STATED GOAL
Review the material line by line. Identify and copy every line that contains the string "object".
┌────────
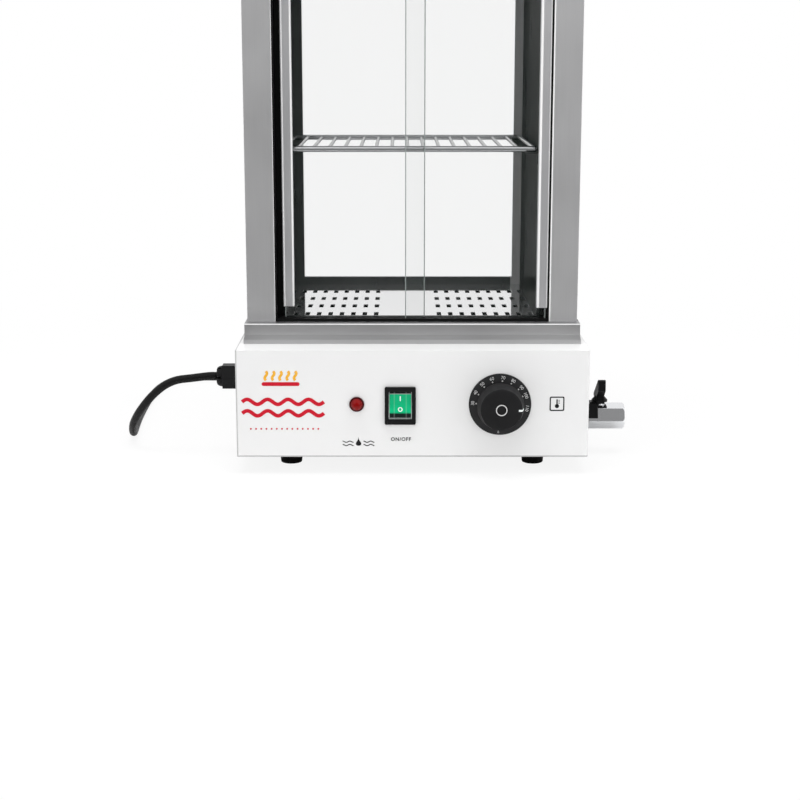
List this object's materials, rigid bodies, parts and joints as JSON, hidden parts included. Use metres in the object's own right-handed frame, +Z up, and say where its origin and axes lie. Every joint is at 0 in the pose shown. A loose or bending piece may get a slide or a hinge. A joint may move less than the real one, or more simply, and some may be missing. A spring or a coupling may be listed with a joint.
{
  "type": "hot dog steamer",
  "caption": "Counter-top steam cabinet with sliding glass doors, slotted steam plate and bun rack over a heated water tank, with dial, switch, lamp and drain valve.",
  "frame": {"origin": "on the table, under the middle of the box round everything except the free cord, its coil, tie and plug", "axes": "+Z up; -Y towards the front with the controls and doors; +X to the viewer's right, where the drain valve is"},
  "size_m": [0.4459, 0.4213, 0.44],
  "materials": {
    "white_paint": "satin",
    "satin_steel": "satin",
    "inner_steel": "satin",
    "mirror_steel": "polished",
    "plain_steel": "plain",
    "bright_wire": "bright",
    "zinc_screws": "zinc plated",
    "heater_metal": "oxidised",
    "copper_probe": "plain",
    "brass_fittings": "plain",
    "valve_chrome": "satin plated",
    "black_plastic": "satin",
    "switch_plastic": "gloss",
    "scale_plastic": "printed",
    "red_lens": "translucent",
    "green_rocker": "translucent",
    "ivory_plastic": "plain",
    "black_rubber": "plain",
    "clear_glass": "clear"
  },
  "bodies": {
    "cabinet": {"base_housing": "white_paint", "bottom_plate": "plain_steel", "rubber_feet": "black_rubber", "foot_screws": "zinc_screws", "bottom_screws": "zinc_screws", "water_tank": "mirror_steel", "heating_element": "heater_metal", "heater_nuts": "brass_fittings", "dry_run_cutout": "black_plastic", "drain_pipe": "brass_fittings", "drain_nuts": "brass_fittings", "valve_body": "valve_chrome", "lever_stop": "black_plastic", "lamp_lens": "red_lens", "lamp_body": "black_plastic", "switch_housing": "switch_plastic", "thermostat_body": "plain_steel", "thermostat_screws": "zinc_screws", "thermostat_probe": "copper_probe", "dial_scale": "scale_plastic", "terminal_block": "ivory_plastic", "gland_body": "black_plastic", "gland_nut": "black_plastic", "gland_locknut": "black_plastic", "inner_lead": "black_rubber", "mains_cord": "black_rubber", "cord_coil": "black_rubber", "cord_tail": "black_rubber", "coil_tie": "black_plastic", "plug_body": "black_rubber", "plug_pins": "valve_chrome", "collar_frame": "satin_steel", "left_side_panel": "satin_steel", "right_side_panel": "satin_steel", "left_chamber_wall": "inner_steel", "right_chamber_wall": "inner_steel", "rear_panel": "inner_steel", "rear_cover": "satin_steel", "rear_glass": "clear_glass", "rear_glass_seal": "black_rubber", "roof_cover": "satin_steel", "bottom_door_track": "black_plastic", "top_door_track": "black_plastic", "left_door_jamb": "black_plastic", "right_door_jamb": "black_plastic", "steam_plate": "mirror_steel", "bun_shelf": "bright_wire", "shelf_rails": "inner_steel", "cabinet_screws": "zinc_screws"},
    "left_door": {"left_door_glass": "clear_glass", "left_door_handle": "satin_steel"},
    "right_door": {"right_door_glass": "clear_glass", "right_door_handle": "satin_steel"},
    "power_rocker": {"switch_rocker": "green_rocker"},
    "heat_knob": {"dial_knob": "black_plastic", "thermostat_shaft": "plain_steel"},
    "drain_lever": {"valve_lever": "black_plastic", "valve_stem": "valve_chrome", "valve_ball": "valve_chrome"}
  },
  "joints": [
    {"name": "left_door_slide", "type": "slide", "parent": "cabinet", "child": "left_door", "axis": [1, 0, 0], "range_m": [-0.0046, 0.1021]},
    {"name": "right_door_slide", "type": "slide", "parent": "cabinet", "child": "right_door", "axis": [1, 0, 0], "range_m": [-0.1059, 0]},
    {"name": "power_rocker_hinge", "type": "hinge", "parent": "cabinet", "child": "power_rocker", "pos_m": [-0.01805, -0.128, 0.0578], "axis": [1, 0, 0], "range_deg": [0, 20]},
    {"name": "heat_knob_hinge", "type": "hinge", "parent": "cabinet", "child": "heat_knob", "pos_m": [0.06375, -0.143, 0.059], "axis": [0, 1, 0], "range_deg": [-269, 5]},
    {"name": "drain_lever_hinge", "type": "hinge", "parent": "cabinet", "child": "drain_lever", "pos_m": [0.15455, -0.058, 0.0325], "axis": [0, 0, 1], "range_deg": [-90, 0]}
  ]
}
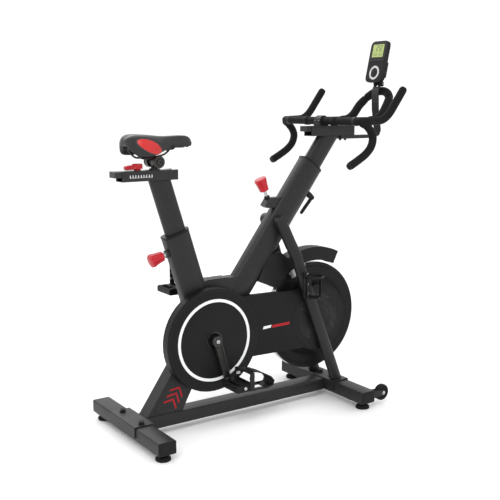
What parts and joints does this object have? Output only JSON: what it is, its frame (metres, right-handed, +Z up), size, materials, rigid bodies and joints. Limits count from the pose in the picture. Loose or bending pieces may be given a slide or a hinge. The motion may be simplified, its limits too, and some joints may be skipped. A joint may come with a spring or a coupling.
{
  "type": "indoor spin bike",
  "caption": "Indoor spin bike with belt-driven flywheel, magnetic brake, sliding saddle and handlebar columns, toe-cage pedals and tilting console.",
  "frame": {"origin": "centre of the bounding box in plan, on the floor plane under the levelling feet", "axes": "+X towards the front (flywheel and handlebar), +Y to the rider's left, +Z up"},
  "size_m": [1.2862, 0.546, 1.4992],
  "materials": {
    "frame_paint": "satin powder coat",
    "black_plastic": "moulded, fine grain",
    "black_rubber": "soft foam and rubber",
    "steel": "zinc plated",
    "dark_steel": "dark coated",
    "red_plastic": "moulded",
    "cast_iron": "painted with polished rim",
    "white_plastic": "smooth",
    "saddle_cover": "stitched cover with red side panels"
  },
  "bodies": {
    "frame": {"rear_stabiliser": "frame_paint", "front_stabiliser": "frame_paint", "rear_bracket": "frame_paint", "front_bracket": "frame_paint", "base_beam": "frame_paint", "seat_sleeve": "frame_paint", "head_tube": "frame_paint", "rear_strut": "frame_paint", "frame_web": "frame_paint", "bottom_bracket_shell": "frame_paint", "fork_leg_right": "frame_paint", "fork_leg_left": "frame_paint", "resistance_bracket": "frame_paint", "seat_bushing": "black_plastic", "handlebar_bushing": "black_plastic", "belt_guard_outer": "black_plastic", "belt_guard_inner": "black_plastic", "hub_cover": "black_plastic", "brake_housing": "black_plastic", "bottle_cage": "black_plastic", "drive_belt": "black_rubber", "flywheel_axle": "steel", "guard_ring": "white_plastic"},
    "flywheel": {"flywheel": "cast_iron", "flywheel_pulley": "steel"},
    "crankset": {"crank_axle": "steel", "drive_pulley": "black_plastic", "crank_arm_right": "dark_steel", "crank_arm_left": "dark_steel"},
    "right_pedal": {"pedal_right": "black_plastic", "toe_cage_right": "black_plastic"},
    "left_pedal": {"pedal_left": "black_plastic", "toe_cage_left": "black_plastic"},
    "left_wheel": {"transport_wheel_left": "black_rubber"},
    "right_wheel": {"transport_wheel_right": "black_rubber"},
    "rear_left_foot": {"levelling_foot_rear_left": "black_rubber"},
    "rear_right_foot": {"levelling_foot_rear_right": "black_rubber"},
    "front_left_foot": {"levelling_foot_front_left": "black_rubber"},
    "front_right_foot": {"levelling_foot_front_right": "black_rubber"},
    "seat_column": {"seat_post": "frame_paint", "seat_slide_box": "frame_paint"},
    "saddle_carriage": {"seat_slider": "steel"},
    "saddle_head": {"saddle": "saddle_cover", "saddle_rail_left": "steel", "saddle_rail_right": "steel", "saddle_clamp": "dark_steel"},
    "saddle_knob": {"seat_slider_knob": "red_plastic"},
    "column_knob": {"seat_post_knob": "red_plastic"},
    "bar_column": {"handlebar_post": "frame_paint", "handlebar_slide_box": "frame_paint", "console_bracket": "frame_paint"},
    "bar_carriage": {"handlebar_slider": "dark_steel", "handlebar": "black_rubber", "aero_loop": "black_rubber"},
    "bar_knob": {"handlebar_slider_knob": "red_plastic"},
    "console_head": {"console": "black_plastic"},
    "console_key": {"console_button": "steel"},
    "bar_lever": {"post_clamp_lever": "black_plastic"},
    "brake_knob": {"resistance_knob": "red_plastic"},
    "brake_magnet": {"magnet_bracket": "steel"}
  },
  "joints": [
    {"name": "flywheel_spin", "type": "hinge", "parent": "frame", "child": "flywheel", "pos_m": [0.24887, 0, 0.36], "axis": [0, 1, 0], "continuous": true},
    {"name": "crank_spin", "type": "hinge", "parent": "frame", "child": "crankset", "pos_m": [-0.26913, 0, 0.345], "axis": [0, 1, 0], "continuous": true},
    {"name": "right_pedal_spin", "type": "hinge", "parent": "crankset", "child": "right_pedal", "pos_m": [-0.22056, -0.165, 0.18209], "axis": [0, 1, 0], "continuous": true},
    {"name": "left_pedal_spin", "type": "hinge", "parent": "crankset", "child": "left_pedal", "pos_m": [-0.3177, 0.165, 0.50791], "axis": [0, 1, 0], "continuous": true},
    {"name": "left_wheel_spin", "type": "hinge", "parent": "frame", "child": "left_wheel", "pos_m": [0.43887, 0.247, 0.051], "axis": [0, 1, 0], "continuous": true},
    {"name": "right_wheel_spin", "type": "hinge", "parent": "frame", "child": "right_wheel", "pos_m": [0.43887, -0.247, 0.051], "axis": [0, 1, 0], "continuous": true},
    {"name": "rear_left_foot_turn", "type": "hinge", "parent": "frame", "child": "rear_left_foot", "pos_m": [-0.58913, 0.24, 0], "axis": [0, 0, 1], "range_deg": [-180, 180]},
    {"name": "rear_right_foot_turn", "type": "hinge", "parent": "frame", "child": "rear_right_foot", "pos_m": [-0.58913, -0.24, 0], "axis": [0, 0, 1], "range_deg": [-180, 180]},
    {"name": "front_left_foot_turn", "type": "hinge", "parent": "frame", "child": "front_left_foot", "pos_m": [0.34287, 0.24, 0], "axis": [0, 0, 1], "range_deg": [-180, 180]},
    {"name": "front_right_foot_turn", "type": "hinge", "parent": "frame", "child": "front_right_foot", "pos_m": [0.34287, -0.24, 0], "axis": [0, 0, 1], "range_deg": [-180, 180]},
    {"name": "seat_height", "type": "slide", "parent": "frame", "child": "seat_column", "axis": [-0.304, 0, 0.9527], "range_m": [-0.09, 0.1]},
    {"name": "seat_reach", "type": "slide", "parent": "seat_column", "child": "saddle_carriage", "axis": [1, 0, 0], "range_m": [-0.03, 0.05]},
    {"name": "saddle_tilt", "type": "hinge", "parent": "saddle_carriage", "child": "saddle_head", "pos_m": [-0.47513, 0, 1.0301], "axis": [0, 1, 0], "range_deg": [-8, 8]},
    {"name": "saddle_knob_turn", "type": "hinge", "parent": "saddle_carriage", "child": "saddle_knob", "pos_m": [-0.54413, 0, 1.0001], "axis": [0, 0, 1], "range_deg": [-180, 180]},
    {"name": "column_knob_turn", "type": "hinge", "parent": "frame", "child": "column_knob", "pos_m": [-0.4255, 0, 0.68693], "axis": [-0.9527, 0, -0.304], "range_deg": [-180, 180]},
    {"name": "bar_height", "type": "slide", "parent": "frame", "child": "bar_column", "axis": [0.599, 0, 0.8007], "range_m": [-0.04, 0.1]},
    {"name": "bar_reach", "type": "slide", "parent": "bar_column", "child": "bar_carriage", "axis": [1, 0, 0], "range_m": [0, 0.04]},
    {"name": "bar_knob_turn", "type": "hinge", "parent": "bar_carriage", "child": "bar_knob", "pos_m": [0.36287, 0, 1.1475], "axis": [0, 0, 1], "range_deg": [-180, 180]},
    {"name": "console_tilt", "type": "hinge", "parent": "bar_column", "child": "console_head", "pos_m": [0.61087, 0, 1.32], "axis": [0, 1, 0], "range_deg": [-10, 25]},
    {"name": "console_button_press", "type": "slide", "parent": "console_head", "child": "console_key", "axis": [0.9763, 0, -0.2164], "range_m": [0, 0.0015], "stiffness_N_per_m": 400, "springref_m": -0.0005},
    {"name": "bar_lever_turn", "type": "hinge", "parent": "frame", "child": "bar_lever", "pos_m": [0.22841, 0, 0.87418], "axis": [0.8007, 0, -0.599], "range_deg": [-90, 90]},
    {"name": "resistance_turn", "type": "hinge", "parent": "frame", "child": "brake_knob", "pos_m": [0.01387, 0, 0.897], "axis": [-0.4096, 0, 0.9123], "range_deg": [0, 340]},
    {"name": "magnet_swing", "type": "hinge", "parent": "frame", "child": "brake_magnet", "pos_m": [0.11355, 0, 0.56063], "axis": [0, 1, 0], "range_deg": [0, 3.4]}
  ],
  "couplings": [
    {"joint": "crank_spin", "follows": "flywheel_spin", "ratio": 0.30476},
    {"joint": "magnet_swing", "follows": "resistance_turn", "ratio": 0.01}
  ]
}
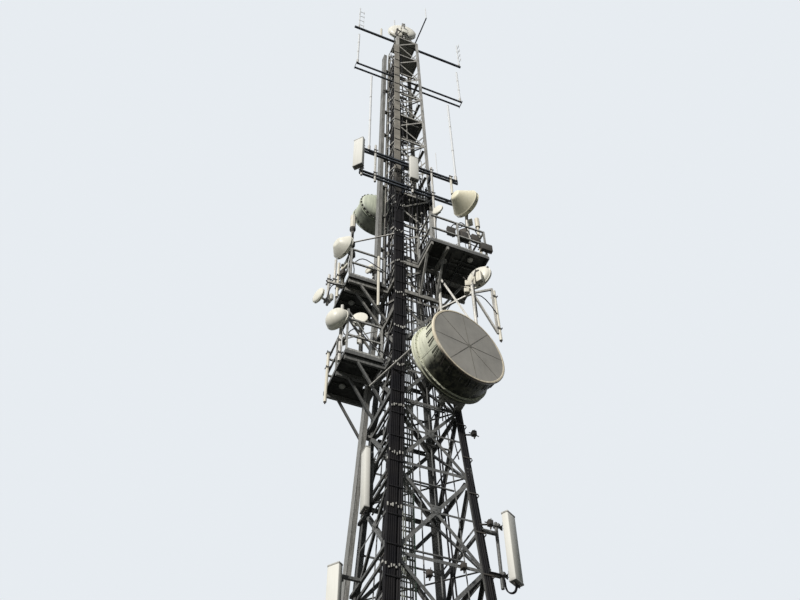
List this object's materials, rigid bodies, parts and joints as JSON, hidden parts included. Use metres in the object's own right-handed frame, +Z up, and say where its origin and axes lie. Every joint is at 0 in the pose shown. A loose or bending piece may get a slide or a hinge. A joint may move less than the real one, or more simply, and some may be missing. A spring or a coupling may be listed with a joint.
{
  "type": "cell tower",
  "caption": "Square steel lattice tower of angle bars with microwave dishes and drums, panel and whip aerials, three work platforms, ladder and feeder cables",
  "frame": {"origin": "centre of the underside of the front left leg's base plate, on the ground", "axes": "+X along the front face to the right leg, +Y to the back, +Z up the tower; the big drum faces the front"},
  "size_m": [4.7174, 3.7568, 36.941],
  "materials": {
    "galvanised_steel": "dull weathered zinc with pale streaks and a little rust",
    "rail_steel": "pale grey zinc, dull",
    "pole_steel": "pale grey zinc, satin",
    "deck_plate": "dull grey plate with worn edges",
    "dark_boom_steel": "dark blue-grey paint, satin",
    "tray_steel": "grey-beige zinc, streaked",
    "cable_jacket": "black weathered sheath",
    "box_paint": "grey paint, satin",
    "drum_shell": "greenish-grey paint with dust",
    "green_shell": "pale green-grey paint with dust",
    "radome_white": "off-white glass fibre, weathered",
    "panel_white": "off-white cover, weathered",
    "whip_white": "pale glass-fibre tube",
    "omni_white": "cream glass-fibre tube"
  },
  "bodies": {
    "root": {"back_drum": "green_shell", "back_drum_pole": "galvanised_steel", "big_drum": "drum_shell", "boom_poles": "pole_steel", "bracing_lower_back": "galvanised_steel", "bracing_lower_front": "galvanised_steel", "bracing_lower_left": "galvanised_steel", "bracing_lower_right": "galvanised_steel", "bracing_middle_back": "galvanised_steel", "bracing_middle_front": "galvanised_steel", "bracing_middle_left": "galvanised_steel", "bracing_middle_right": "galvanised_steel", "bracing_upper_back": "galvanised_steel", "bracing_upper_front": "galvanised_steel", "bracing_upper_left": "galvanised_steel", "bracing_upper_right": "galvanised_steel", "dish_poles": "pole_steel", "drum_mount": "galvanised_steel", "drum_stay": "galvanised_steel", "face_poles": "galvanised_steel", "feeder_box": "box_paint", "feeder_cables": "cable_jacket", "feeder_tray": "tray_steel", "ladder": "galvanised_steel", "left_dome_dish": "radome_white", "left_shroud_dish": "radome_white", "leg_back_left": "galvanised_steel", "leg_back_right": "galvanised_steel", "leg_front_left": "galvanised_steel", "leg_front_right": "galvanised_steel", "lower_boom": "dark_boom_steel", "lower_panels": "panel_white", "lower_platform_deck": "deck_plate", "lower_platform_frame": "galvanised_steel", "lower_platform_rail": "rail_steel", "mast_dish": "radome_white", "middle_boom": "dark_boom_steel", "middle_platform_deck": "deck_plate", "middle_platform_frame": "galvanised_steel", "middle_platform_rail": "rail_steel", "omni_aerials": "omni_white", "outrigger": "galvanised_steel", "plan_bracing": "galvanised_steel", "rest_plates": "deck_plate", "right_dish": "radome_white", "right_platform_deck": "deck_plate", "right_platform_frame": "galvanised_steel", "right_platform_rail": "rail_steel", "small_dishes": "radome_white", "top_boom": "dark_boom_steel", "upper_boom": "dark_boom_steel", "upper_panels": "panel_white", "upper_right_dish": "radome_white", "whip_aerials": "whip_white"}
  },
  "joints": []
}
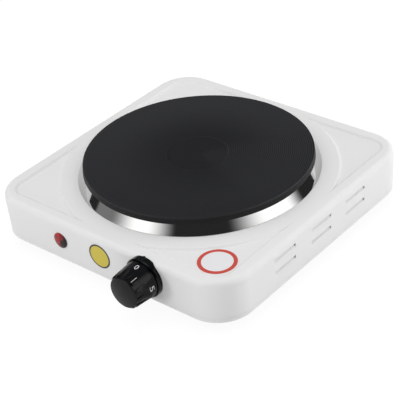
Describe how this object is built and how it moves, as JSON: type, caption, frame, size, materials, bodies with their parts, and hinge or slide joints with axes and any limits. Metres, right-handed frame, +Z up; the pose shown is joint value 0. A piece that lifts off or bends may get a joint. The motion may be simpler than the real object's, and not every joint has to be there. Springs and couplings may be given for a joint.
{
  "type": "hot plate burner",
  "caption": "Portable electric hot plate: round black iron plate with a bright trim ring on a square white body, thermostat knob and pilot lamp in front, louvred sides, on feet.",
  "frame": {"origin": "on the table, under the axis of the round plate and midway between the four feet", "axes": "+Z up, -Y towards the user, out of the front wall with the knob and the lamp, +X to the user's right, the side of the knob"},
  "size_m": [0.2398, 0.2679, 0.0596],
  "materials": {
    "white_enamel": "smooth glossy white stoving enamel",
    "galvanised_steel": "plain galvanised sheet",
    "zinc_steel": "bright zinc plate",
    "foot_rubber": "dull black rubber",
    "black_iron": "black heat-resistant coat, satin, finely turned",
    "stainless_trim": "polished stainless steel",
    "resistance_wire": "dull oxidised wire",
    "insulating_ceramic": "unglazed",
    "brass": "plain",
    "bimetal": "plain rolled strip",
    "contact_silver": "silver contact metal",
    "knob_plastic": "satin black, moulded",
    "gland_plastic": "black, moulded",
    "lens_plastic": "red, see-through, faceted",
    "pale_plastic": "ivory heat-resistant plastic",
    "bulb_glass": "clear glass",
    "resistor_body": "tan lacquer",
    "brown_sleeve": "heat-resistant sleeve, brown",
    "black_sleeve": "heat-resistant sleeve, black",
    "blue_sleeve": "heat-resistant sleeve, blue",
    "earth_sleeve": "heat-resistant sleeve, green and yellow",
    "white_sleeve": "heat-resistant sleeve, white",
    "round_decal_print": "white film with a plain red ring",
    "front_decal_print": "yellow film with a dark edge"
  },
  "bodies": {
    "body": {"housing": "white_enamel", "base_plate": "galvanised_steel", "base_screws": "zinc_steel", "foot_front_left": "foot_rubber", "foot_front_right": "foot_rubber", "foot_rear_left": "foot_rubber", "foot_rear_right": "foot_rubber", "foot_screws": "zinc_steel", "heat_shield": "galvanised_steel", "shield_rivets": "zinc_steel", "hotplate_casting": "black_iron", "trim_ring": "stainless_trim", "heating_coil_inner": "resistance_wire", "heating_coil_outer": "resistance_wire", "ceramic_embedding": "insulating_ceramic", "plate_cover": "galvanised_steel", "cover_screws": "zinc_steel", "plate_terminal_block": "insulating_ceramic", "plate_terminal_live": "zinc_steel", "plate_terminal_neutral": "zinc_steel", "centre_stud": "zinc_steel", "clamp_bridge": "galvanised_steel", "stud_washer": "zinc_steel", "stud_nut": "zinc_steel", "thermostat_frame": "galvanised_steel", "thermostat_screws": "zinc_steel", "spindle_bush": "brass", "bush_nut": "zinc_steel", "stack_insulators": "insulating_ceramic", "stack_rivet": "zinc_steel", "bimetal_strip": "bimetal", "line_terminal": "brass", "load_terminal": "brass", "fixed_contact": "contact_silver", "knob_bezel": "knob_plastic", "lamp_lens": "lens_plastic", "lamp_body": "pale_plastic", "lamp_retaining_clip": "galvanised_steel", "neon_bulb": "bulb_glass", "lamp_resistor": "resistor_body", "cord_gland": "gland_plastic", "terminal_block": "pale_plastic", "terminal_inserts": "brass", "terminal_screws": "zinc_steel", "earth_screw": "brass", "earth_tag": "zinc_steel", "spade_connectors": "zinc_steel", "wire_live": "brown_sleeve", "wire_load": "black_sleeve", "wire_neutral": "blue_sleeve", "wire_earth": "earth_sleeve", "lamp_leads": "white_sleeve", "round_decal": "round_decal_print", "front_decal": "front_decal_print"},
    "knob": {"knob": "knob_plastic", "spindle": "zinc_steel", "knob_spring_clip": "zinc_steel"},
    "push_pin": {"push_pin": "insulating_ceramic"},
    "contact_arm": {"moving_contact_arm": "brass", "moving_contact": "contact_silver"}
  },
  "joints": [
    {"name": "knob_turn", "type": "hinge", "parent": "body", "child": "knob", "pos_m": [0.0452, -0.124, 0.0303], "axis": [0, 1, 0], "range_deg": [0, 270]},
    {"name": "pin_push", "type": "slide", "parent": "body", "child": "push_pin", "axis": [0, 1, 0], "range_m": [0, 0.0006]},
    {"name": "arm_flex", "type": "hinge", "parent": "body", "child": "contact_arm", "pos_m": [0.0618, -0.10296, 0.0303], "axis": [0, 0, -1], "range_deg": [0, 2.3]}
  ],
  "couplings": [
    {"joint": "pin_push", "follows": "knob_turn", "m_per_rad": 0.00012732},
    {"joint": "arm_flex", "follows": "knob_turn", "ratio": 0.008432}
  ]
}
└────────
COMPLETE ANSWER
List this object's materials, rigid bodies, parts and joints as JSON, hidden parts included. Use metres in the object's own right-handed frame, +Z up, and say where its origin and axes lie. Every joint is at 0 in the pose shown. A loose or bending piece may get a slide or a hinge. A joint may move less than the real one, or more simply, and some may be missing. A spring or a coupling may be listed with a joint.
What parts and joints does this object have? Output only JSON: what it is, its frame (metres, right-handed, +Z up), size, materials, rigid bodies and joints. Limits count from the pose in the picture. Loose or bending pieces may be given a slide or a hinge. The motion may be simplified, its limits too, and some joints may be skipped. A joint may come with a spring or a coupling.
List this object's materials, rigid bodies, parts and joints as JSON, hidden parts included. Use metres in the object's own right-handed frame, +Z up, and say where its origin and axes lie. Every joint is at 0 in the pose shown. A loose or bending piece may get a slide or a hinge. A joint may move less than the real one, or more simply, and some may be missing. A spring or a coupling may be listed with a joint.
Describe how this object is built and how it moves, as JSON: type, caption, frame, size, materials, bodies with their parts, and hinge or slide joints with axes and any limits. Metres, right-handed frame, +Z up; the pose shown is joint value 0. A piece that lifts off or bends may get a joint. The motion may be simpler than the real object's, and not every joint has to be there. Springs and couplings may be given for a joint.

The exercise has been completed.